When designing board what is the recommendation for putting in the values for resistors and capacitors?
Should I use the Greek letters or use the Latin equivalents.
Does this make any difference when using "Design Link" ?
When designing board what is the recommendation for putting in the values for resistors and capacitors?
Should I use the Greek letters or use the Latin equivalents.
Does this make any difference when using "Design Link" ?
yes, but that does not work for resistors and capacitors as you don't specify the value in the part selection just the device size and type e.g. a 0402 SMD Resistor, the value is provided separately.
Value works better than just name , I always use values to search not the package yeah sometimes i use both to make search more precise for example " 100nF 0402" or " 0.1uf 0402" this gives less than 50 search results which are easy to look at but while using " 0402 capacitor" gives a endless list of capacitors of all values.

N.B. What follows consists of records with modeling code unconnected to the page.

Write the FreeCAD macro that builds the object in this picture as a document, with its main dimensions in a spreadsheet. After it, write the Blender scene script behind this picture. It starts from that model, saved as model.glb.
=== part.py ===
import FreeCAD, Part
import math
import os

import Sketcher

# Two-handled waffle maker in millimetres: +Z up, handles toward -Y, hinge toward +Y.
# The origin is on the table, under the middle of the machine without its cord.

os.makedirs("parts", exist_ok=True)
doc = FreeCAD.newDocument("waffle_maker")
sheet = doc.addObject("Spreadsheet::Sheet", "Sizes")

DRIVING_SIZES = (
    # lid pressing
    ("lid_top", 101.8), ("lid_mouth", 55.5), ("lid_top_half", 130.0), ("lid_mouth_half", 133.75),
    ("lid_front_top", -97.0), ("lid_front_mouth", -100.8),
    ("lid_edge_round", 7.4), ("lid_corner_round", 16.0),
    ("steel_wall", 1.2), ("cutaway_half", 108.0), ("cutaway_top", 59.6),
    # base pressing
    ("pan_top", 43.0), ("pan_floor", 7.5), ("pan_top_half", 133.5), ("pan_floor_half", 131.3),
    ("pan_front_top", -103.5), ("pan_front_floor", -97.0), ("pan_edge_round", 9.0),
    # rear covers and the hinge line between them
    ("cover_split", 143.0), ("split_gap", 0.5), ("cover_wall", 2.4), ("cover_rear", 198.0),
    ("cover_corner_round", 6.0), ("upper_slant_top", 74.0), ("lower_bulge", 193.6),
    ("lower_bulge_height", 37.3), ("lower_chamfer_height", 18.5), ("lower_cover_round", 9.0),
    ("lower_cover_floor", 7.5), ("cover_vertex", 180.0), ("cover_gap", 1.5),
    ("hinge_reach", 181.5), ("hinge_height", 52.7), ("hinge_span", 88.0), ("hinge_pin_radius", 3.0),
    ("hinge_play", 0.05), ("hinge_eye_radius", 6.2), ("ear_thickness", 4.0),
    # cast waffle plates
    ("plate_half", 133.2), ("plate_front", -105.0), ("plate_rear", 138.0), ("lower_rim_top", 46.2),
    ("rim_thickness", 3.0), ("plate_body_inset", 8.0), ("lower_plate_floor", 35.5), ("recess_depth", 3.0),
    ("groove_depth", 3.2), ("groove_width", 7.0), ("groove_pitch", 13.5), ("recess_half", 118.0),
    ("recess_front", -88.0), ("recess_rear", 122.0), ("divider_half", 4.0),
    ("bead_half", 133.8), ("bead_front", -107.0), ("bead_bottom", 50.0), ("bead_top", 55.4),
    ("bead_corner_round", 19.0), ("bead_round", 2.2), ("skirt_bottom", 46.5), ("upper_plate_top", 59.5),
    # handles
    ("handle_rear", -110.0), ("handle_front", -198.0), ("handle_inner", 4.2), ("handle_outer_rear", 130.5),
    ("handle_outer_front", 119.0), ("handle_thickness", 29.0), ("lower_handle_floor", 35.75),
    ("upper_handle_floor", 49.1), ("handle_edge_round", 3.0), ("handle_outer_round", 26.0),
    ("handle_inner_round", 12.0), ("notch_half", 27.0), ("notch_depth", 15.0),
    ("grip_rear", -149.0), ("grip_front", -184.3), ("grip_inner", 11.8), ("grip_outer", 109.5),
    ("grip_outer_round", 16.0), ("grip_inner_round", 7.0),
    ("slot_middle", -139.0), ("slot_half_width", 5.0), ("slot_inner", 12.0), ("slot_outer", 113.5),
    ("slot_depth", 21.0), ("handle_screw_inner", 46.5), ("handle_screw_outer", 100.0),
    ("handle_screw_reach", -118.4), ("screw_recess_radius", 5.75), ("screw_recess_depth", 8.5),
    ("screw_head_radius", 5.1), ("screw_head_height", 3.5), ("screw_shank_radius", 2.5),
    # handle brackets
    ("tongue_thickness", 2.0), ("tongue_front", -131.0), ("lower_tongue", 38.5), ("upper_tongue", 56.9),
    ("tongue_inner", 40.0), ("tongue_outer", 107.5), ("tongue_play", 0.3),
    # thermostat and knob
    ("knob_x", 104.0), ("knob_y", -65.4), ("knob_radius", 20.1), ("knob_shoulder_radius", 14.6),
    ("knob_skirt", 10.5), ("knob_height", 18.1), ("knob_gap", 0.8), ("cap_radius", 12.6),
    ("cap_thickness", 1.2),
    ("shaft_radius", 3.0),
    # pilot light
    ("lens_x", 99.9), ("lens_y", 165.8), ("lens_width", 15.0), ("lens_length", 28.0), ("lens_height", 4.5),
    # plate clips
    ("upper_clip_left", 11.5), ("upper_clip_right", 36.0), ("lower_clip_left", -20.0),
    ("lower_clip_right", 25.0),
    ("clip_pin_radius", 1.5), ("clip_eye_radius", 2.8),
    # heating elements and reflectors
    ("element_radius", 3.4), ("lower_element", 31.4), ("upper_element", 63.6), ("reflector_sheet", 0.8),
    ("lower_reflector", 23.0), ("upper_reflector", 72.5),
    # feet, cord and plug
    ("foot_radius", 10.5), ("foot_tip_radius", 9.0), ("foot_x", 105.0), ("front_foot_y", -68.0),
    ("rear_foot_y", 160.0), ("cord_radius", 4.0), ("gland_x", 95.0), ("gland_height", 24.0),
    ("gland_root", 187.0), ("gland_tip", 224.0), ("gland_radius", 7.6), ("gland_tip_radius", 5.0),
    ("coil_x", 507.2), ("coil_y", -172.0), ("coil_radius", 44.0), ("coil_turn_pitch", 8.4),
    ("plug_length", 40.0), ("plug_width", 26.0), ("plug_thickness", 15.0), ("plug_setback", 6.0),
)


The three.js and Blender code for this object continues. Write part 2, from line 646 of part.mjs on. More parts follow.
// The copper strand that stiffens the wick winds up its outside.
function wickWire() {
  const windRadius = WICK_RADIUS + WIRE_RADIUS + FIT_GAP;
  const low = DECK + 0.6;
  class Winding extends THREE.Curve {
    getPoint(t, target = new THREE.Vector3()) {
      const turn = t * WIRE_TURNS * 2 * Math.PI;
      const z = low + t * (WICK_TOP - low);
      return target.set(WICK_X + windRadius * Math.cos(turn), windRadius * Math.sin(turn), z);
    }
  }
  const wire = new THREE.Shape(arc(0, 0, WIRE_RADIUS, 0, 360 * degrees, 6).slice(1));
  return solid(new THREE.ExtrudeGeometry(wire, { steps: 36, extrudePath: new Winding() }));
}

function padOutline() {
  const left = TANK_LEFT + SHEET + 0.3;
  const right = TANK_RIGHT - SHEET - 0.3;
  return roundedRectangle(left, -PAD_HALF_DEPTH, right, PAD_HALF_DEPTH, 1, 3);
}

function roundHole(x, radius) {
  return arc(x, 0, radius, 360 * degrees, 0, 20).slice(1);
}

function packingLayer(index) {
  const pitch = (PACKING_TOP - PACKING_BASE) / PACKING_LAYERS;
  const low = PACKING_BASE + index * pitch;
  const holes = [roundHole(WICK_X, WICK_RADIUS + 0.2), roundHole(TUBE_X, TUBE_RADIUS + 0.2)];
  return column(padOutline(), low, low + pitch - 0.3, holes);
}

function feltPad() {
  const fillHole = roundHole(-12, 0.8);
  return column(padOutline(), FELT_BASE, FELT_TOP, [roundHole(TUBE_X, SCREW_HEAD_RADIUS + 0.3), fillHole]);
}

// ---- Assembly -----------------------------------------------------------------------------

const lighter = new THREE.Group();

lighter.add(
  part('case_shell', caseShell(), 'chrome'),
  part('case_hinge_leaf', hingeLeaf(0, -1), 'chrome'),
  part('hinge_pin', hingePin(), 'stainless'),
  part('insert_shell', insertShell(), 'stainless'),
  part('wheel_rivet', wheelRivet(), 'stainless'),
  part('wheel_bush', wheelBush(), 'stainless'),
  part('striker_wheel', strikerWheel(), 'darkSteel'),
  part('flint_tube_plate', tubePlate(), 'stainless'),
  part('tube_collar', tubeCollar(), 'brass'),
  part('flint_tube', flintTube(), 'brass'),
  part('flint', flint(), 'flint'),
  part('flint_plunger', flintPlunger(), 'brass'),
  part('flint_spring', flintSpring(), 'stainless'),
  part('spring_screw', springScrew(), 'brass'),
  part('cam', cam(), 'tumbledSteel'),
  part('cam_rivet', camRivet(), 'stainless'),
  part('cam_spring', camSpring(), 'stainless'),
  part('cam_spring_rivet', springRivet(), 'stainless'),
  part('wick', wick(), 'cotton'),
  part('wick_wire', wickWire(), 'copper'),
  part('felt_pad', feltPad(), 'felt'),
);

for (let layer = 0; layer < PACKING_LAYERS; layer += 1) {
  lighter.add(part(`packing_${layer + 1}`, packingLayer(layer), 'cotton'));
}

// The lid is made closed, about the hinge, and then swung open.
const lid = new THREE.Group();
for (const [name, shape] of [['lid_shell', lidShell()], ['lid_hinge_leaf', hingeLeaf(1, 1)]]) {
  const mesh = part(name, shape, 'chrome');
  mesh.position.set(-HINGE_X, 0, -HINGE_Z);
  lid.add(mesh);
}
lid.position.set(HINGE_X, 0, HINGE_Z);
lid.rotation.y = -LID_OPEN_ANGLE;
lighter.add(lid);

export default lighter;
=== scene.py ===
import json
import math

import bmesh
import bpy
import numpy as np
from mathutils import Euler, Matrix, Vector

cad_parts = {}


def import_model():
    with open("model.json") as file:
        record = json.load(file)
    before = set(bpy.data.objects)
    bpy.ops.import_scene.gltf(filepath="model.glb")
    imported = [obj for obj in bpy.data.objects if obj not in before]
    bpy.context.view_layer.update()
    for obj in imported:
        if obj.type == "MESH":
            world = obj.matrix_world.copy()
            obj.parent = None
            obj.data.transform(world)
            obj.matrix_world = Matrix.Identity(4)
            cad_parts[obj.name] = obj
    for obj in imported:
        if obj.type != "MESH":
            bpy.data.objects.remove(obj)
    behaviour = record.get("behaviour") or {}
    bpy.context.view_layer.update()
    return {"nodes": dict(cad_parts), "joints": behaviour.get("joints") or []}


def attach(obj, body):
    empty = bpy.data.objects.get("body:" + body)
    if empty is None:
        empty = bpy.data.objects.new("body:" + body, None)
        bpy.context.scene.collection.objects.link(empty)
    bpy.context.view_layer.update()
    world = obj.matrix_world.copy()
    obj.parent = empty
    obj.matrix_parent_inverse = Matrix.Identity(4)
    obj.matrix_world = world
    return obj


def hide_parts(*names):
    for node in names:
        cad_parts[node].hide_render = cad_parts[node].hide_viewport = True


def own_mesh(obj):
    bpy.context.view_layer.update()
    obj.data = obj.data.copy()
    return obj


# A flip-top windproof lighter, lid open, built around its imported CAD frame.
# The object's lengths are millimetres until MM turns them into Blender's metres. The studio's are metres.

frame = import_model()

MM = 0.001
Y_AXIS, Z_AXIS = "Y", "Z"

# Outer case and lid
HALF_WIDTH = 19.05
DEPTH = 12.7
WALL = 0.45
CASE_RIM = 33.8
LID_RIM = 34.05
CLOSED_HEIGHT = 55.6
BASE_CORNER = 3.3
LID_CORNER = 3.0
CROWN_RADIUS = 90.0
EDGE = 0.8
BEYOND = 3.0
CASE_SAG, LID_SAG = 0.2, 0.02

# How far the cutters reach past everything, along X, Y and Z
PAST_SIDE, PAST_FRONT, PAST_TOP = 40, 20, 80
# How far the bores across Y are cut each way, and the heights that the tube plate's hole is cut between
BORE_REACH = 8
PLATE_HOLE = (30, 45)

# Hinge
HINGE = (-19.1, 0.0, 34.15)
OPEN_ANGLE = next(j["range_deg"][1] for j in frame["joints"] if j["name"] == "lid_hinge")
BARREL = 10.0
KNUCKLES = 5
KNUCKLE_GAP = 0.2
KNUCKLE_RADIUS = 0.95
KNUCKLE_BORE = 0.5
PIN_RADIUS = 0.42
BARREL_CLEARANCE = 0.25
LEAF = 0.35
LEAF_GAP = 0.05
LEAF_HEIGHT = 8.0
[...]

Hi Andy, Like many things today the rules are more flexible. From a purely scientific approach the Greek letters are more correct but the unavailablity of the Greek letters on many applications and computers make the more common replacements acceptable. I always use the uF when working on the computer and the Greek when hand writing. As long as you label for best communication and understanding you will probably not encounter any problems.
John
The convention I use (and have seen used a lot) is not to show any unit for resistors, since they are usually the most common part. So "100" means a 100Ω resistor and "1K" means 1KΩ. Everybody else gets a unit, like 0.1uF capacitor or 8mH inductor. I always use "uF" for μF in schematics -- this has been a common substitute for decades (at least). Relying on the Symbol font to be present can be risky -- I've seen data sheets that recommend 1KW resistors
when they meant 1KΩ.
I've tended to see R for the resistors this means you don't require the appropriate font.
ie 100R for 100 ohms, 1k5 for 1500 Ohms or 1R5 for a 1.5 ohm
This tends to work since the little tiny dot often disappears or is hard to read ...etc
Mark
What you describe is actually an international standard of the SI system. I wouldn't be so smart except that Shabaz gave me a link today to something else and they had a paragraph about the SI system. It makes really good sense and I will convert to it in my notation henceforth. Unfortunately we cling to our antiquated systems here in the US so it may be a while before our schools follow suit.
John
Unfortunately we cling to our antiquated systems here in the US
In the UK we do tend to mix things here which I find very annoying, I'll stick with the SI units that makes the most sense. Cadsoft seems to have a strong German team so I should be good with that and my experiments are consistent with what others suggested in that the characters are mostly ignored.
Greek Characters are correct.
Roman characters "u", "R" are used because they are more simply found and better supported on modern computers with out support of extra fonts etc.
It's unusual to see the Greek characters in diagrams these days because of this.
Using hand drawn diagrams this didn't used to be the case.